--- start Records for this task ---
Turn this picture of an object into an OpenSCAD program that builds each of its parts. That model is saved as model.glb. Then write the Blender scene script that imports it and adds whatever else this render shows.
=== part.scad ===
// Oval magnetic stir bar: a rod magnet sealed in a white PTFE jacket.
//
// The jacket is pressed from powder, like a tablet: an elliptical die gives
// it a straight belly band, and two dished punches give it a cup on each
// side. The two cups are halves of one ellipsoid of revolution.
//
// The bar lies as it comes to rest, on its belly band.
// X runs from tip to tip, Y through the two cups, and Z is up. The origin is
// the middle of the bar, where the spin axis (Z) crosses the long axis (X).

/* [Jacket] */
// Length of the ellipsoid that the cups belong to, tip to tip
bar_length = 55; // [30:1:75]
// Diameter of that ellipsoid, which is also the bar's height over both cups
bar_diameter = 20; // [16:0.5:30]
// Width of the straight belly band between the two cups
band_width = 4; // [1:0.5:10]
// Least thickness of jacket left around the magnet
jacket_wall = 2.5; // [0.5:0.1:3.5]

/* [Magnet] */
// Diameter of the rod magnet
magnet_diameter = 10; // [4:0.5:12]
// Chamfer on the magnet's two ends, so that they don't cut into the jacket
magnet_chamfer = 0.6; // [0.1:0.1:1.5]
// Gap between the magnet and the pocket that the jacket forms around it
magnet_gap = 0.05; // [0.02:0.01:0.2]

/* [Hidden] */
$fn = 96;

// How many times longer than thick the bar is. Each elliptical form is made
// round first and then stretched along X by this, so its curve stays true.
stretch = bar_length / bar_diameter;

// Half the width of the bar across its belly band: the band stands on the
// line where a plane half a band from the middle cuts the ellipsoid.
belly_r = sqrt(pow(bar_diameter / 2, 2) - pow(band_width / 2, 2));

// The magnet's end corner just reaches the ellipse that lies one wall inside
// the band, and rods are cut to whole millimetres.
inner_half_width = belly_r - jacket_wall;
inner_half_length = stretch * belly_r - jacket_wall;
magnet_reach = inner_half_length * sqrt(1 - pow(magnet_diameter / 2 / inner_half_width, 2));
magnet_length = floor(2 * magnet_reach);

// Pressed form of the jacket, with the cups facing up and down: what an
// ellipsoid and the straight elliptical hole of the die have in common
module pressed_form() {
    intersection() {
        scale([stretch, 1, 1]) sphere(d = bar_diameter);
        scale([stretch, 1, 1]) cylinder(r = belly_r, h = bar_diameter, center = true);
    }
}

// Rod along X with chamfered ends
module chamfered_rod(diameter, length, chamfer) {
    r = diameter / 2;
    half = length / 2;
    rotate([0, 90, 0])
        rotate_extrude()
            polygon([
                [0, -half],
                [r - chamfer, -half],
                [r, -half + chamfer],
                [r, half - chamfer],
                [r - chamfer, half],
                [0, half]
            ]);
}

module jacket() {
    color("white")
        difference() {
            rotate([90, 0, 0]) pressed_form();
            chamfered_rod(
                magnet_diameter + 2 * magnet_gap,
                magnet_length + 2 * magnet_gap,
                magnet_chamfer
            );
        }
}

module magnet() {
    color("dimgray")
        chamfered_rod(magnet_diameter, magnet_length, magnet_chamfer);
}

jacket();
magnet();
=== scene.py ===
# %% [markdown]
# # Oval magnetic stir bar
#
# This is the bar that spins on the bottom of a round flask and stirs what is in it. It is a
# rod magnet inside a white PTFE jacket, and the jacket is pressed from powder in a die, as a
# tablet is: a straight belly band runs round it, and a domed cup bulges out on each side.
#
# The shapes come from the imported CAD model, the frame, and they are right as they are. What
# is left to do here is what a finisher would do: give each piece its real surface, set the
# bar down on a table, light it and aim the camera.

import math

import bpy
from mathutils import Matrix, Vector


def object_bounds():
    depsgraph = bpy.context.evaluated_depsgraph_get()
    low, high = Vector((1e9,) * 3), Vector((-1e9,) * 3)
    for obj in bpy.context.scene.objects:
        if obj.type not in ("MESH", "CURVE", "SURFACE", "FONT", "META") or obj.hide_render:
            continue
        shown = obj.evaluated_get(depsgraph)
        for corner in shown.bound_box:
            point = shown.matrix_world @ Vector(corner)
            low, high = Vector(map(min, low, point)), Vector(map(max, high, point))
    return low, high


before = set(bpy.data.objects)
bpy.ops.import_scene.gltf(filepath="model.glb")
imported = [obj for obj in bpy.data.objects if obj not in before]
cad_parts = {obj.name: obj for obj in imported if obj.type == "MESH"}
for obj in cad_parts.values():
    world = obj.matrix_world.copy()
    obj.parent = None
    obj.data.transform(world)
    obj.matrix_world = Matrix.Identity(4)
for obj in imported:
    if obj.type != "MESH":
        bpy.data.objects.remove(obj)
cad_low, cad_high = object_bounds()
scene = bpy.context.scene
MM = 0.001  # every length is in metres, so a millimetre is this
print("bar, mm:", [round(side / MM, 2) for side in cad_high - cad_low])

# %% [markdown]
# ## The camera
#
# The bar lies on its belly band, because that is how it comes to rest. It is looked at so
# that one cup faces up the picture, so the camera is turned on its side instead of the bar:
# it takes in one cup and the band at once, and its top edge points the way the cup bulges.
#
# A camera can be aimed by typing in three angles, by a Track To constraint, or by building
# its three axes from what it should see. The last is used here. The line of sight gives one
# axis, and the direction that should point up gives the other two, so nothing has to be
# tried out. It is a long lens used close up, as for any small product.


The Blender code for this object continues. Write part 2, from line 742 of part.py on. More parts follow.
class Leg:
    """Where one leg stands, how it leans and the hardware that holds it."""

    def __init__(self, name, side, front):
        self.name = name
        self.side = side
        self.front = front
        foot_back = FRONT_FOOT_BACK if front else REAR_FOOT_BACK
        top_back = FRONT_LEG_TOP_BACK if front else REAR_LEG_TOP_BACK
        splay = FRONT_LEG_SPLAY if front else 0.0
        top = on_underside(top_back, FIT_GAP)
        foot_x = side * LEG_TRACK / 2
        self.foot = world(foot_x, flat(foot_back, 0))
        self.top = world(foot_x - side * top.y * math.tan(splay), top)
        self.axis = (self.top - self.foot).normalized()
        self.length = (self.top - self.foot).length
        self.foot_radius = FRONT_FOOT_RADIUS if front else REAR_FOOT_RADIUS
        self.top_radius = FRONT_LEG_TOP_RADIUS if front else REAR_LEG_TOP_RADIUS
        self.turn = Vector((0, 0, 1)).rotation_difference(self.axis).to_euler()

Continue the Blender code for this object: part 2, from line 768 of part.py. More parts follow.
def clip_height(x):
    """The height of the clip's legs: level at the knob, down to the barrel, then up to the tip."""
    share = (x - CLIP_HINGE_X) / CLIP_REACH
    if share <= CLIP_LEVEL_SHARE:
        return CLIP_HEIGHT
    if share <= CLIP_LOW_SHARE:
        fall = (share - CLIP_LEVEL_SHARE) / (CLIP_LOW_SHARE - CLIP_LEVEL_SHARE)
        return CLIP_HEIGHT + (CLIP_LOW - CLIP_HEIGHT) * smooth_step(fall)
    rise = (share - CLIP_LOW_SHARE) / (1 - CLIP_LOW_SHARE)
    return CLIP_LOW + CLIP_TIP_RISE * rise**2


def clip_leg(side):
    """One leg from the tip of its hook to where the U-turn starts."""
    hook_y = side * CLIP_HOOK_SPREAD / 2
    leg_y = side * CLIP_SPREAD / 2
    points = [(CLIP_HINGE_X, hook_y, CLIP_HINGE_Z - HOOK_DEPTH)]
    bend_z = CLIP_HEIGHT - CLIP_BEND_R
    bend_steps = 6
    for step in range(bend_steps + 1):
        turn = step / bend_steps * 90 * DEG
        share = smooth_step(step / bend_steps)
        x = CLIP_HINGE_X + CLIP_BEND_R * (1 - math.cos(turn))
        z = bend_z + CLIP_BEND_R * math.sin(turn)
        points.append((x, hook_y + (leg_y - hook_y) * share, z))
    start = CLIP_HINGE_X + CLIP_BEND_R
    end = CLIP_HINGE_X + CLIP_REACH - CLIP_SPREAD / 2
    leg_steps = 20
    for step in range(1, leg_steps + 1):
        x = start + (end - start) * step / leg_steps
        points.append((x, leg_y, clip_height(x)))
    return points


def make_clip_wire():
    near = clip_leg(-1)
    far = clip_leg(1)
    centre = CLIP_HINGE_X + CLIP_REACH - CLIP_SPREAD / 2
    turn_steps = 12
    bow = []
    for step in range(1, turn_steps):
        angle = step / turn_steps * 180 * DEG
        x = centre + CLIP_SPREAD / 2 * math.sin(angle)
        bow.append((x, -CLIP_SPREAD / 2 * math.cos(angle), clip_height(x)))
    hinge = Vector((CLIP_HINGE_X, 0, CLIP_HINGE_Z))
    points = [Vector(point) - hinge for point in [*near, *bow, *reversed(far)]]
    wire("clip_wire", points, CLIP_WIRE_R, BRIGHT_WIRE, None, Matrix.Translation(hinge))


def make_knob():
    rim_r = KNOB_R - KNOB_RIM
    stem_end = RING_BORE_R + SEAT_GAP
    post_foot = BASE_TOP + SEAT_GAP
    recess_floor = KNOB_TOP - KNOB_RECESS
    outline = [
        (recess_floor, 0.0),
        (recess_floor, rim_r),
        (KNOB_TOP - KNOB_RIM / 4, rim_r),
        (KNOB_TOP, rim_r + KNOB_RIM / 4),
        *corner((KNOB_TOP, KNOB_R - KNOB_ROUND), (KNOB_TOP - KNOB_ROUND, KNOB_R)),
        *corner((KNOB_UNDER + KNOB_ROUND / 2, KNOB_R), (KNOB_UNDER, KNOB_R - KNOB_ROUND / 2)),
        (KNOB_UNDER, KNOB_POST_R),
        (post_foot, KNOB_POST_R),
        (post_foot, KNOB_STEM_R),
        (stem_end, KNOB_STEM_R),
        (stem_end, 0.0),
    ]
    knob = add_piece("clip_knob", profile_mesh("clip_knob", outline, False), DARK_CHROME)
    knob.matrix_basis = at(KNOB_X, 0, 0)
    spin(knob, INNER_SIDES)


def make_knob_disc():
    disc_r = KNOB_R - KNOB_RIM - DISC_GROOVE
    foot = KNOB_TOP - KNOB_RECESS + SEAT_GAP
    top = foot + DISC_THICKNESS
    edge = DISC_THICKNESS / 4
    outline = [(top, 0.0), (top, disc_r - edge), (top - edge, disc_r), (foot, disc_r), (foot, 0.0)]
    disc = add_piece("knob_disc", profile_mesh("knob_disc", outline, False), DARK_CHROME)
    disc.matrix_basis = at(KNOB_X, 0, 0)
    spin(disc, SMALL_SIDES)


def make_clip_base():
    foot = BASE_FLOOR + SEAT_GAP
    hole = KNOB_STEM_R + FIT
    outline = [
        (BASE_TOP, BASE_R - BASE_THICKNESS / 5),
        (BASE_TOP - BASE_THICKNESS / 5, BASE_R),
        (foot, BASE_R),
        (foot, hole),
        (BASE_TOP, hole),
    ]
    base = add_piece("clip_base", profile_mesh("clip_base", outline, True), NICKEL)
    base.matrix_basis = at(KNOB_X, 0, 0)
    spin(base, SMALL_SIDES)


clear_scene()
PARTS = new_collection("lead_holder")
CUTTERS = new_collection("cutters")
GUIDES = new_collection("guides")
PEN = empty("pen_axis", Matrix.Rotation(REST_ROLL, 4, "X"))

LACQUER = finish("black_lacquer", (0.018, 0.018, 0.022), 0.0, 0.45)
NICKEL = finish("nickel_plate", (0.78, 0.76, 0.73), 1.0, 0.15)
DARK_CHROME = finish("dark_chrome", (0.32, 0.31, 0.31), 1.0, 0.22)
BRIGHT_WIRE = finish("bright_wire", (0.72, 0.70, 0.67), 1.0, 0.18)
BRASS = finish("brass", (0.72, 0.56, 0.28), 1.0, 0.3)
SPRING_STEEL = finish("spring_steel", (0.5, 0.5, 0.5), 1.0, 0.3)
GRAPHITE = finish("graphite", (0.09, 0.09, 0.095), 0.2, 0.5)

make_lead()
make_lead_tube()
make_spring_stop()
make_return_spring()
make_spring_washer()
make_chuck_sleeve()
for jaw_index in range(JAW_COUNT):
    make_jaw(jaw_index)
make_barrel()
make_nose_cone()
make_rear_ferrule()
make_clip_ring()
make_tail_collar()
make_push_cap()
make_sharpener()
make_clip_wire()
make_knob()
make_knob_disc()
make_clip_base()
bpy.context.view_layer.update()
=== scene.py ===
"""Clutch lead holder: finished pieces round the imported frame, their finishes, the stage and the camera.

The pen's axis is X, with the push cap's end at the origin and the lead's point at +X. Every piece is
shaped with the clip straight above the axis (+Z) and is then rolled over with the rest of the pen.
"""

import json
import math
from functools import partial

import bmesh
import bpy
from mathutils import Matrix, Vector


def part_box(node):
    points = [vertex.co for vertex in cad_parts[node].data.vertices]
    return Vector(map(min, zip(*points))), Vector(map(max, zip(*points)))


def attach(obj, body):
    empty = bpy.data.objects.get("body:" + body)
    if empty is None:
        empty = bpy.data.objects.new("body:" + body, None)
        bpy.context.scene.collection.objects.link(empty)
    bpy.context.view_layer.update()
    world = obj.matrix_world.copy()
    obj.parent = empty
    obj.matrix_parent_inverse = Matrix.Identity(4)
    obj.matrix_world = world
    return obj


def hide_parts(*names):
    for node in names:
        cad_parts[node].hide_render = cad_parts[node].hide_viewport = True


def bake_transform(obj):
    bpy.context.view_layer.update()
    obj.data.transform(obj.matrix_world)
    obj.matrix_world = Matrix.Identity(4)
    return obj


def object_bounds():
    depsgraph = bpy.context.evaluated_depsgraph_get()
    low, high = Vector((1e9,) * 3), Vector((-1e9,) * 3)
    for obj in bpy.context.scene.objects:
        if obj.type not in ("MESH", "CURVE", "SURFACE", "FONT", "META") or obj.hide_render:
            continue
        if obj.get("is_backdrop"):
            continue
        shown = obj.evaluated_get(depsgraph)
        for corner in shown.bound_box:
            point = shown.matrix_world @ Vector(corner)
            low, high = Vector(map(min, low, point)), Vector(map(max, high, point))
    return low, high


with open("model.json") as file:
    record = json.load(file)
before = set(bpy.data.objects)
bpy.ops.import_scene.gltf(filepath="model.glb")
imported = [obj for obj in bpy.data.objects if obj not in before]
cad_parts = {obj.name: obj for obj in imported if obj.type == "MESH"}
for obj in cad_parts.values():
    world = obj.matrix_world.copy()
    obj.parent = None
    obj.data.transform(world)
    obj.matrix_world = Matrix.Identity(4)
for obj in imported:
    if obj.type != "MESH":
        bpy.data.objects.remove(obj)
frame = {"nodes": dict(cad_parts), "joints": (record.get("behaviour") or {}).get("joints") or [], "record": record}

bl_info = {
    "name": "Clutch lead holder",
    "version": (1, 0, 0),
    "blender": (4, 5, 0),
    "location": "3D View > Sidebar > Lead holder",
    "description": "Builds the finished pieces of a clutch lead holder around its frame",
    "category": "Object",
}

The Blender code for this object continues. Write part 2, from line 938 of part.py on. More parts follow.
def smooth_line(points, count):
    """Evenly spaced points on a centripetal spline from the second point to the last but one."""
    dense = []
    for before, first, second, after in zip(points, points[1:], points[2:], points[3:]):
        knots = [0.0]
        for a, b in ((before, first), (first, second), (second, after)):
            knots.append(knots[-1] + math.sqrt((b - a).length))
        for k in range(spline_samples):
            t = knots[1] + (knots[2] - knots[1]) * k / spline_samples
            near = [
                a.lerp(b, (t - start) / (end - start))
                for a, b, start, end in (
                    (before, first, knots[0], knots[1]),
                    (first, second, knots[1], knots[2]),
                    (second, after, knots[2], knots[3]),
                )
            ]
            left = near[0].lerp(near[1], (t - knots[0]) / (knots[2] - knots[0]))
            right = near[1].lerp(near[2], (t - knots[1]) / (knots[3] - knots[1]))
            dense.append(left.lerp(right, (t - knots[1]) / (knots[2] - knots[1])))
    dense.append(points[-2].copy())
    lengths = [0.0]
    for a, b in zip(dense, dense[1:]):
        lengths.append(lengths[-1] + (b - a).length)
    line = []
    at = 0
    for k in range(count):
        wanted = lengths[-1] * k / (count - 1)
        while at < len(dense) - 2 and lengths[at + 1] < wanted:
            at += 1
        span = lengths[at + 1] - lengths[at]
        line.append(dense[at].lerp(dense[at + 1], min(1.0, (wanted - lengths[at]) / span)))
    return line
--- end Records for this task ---
#### Exercise directions
Copy each line above that contains the string "empty".

#### Task result
PEN = empty("pen_axis", Matrix.Rotation(REST_ROLL, 4, "X"))
    empty = bpy.data.objects.get("body:" + body)
    if empty is None:
        empty = bpy.data.objects.new("body:" + body, None)
        bpy.context.scene.collection.objects.link(empty)
    obj.parent = empty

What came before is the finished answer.